Assistance à la mise en scène : Adèle Saint-Amand
Scénographie : Yasmina Giguère assistée de Jeanne Lapierre
Environnement sonore : Pascal Robitaille assisté de Andrée Bilodeau
Éclairages : Félix Bernier Guimond
Régie : Marcin Bunar, Simon Lemoine et Adèle Saint-Amand
Production Théâtre des Fonds de Tiroirs
Collaboration de l' Espace Libre
par Aurélie Olivier
Lors de sa création en 1981 par le Nouveau Théâtre Expérimental, la pièce fleuve de Jean-Pierre Ronfard, Vie et mort du roi boiteux, durait 15 heures.
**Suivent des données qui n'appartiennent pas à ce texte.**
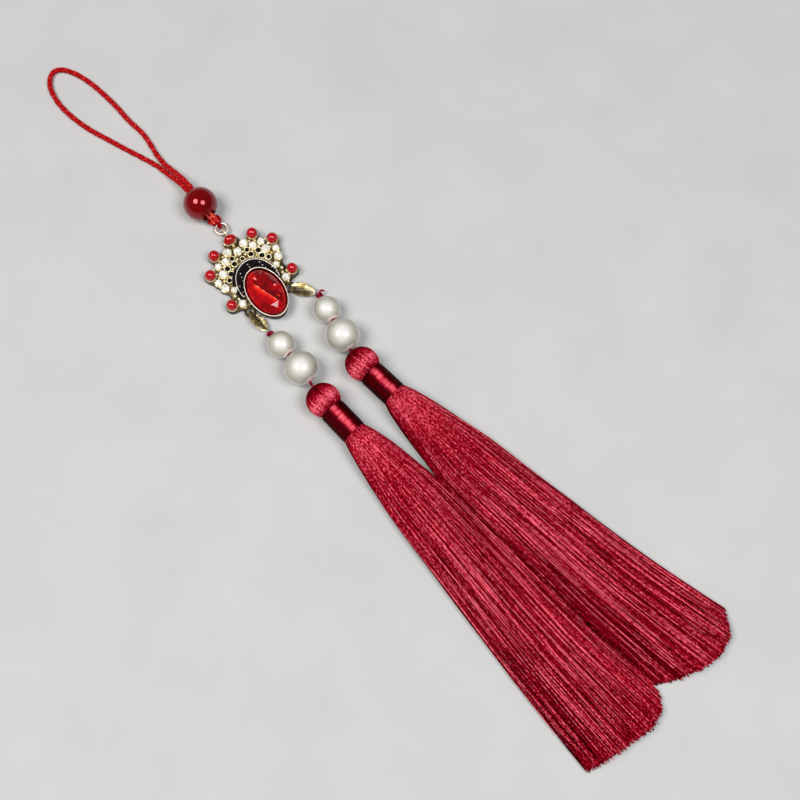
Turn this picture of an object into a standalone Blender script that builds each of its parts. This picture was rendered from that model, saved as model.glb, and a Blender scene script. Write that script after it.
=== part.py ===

La version présentée ces jours-ci par le Théâtre des Fonds de Tiroirs a donc été notablement raccourcie puisque le spectacle ne dure plus que… huit heures! Ce chiffre a tout de même de quoi effrayer, mais autant le dire tout de suite : on les sent à peine passer. Tout d’abord parce que des pauses ont été aménagées suffisamment fréquemment pour que nos jambes n’aient pas le temps de s’engourdir (15 minutes toutes les heures plus 45 mn à l’heure du souper), mais surtout parce qu’il souffle sur ce texte un tel vent de folie que l’on ne s’en lasse pas.
Évidemment, une telle saga est tout à fait impossible à résumer. Elle nous emmène de Montréal à l’Azerbaïdjan en passant par l’Empire State Building et les Bahamas. En fait, elle pourrait se passer n’importe où, pour peu que l’on y trouve des êtres humains, et avec eux des luttes de pouvoir, des rivalités, des trahisons, de l’amour, des déceptions, des vengeances, des manipulations…
Pour raconter l’histoire de Richard 1er le Boiteux et de la rivalité à mort (littéralement) entre les Ragone et les Roberge, Ronfard emprunte à Shakespeare, mais aussi à Michel Tremblay, à la Bible, à la tragédie grecque, à la mythologie. Il en résulte un spectacle épopée en six parties, qui évoque les romans-feuilletons d’Alexandre Dumas. Le metteur en scène Frédéric Dubois a choisi de conserver le dépouillement du spectacle d’origine, laissant ainsi une grande place à l’imaginaire des spectateurs, et de le présenter encore dans la rue. C’est donc dans une ruelle derrière l’Espace Libre, entre quelques draps tendus sur des fils que cela se passe. De temps à autres, des voisins traversent la scène pour se rendre chez eux, passent devant nos yeux en promenant leur chien, cuisinent au barbecue sur leur balcon… Les bruits de la rue se mêlent à la musique « live » et aux bruitages produits par deux musiciens (Pascal Robitaille et Andrée Bilodeau) installés dans une roulotte baptisée Café Spartacus et font parfois écho bizarrement aux mots des comédiens. Il en résulte une sorte d’hommage à la vie assez fascinant. La langue de Ronfard, parfois soutenue parfois franchement vulgaire, n’a pas pris une ride et le mélange des genres, tantôt épique, tantôt tragique, comique, ou grotesque fonctionne à merveille, nous faisant passer d’une seconde à l’autre du quotidien au fantastique.
L’ambiance créée par Dubois et sa troupe a quelque chose de carnavalesque avec des costumes grotesques, des perruques, des déambulations, des lancers de confettis, des pétards. On ne peut que féliciter les quatorze comédiens - Stéphan Allard, Sylvio Arriola, Christine Beaulieu, Frédérick Bouffard, Patrice Dubois, Hugues Frenette, Jonathan Gagnon, Monelle Guertin, Catherine Larochelle, Michel-Maxime Legault, Nadine Meloche, Anne-Marie Olivier, Tova Roy et Ansie Saint-Martin – pour leur fougue et leur total investissement dans leurs rôles, campant des personnages pleins de contradictions, fragiles et monstrueux à la fois.
Certes, le texte présente certaines faiblesses (la partie du voyage s’essouffle particulièrement et peine à trouver sa place dans l’ensemble, les liens ténus avec l’histoire générale ne faisant guère progresser l’action), mais il n’en reste pas moins que l’expérience est marquante et mérite assurément d’y consacrer ces quelques heures.